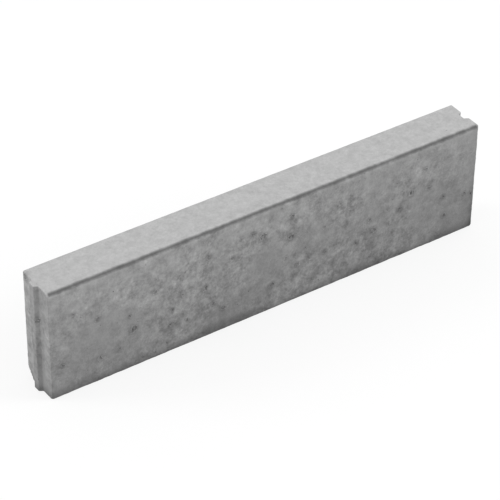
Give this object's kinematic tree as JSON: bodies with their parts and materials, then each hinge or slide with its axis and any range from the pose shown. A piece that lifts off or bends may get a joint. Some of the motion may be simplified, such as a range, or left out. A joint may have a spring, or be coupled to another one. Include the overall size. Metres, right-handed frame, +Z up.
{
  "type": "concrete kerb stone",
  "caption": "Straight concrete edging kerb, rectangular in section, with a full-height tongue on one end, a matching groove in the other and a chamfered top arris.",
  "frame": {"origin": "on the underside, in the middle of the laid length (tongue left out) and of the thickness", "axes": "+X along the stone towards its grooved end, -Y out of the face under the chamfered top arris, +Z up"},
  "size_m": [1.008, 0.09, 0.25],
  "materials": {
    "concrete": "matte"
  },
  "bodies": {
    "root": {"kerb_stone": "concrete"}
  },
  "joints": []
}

* **Exercise**:
Return each line of the data exactly as written above.

* **Exercise solution**:
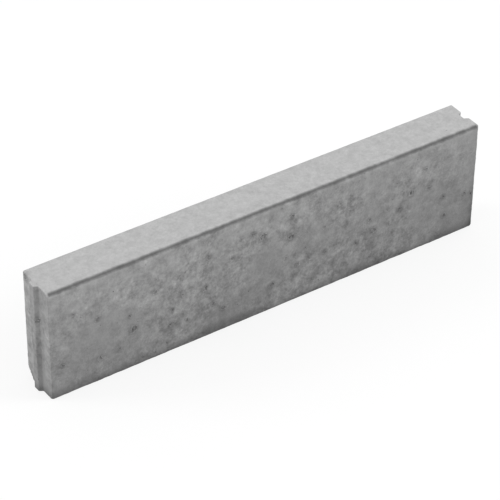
Give this object's kinematic tree as JSON: bodies with their parts and materials, then each hinge or slide with its axis and any range from the pose shown. A piece that lifts off or bends may get a joint. Some of the motion may be simplified, such as a range, or left out. A joint may have a spring, or be coupled to another one. Include the overall size. Metres, right-handed frame, +Z up.
{
  "type": "concrete kerb stone",
  "caption": "Straight concrete edging kerb, rectangular in section, with a full-height tongue on one end, a matching groove in the other and a chamfered top arris.",
  "frame": {"origin": "on the underside, in the middle of the laid length (tongue left out) and of the thickness", "axes": "+X along the stone towards its grooved end, -Y out of the face under the chamfered top arris, +Z up"},
  "size_m": [1.008, 0.09, 0.25],
  "materials": {
    "concrete": "matte"
  },
  "bodies": {
    "root": {"kerb_stone": "concrete"}
  },
  "joints": []
}